Four Things That IBM i Shops Get Wrong About HA, DR, And Data
July 22, 2020 Timothy Prickett Morgan
It’s always a little hard to generalize, but IBM i shops tend to be conservative, thoughtful, and thorough when it comes to running IT. But no IT organization is perfect, and there are still issues when it comes to disaster recovery (DR) and high availability (HA).
We think this is more often a reflection of the situation than it is of the people running IBM i systems. And to get a sense of the HA and DR missteps that people are making, we had a chat with Lilac Schoenbeck, Vice President of go-to-market strategy in the Power Systems division at Rocket Software, and Stephen Aldous, Senior director of product management at the same company. Rocket, of course, bought the iCluster high-availability software suite from Big Blue in 2012, which IBM got control of back in 2007 in the acquisition of its original creator, DataMirror. Rocket itself was acquired by Bain Capital in 2018, and counts Rocket Aldon, Seagull Software (Rocket LegaSuite), and Rocket BlueZone as other IBM i pillars among its broad and deep portfolio of software.
Timothy Prickett Morgan: Having established that nobody’s perfect, let’s take it from the top and talk about the first thing that IBM i shops get wrong when it comes to HA/DR and data protection.
Stephen Aldous: So this is a pretty obvious one, but it seems to trip everybody up. Too many shops don’t test the DR strategy, don’t test that the HA failover works, or don’t test that the backed up data is actually usable and will work when it needs to be recovered. Many of the disaster recoveries that take place in real life fail as a result of not going through the testing process.
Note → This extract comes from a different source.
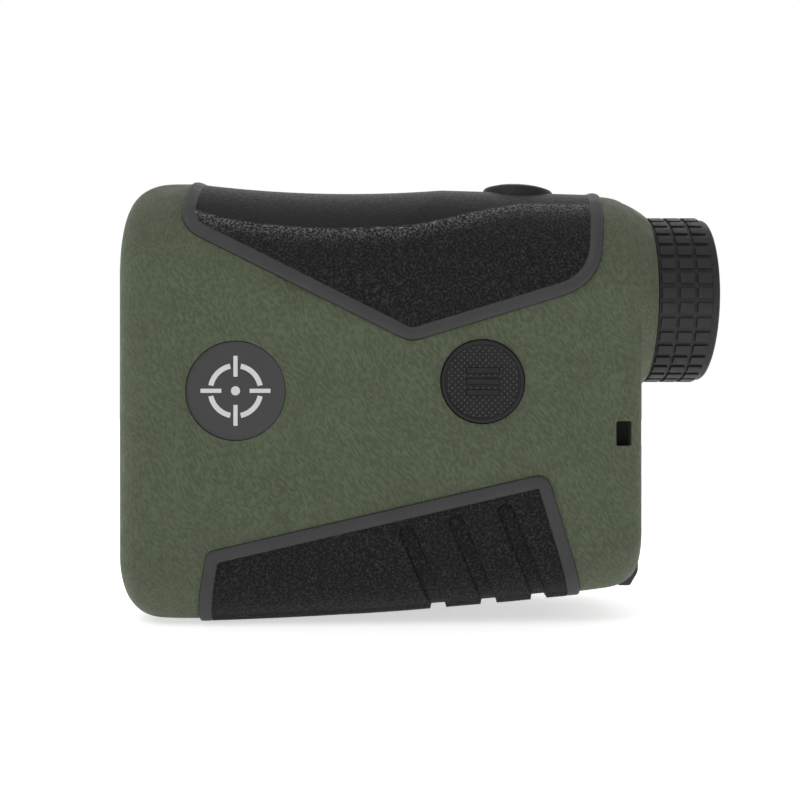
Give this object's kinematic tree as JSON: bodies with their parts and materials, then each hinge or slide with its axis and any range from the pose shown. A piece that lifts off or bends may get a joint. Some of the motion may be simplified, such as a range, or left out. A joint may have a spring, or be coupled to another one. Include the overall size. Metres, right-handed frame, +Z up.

We typically find that when disaster strikes, it’s unplanned. And if the employee that knows the system isn’t around, or is maybe on vacation and unreachable, the IT staff trying to deal with the situation struggle to understand how to use the system that may be more complex than it should be. Further, they don’t understand the processes and the procedures because no one has tested it, or it’s not documented anywhere. It impacts their recovery time objectives, which adds pressure in a situation when they are trying to get mission-critical platforms back online as quickly as possible.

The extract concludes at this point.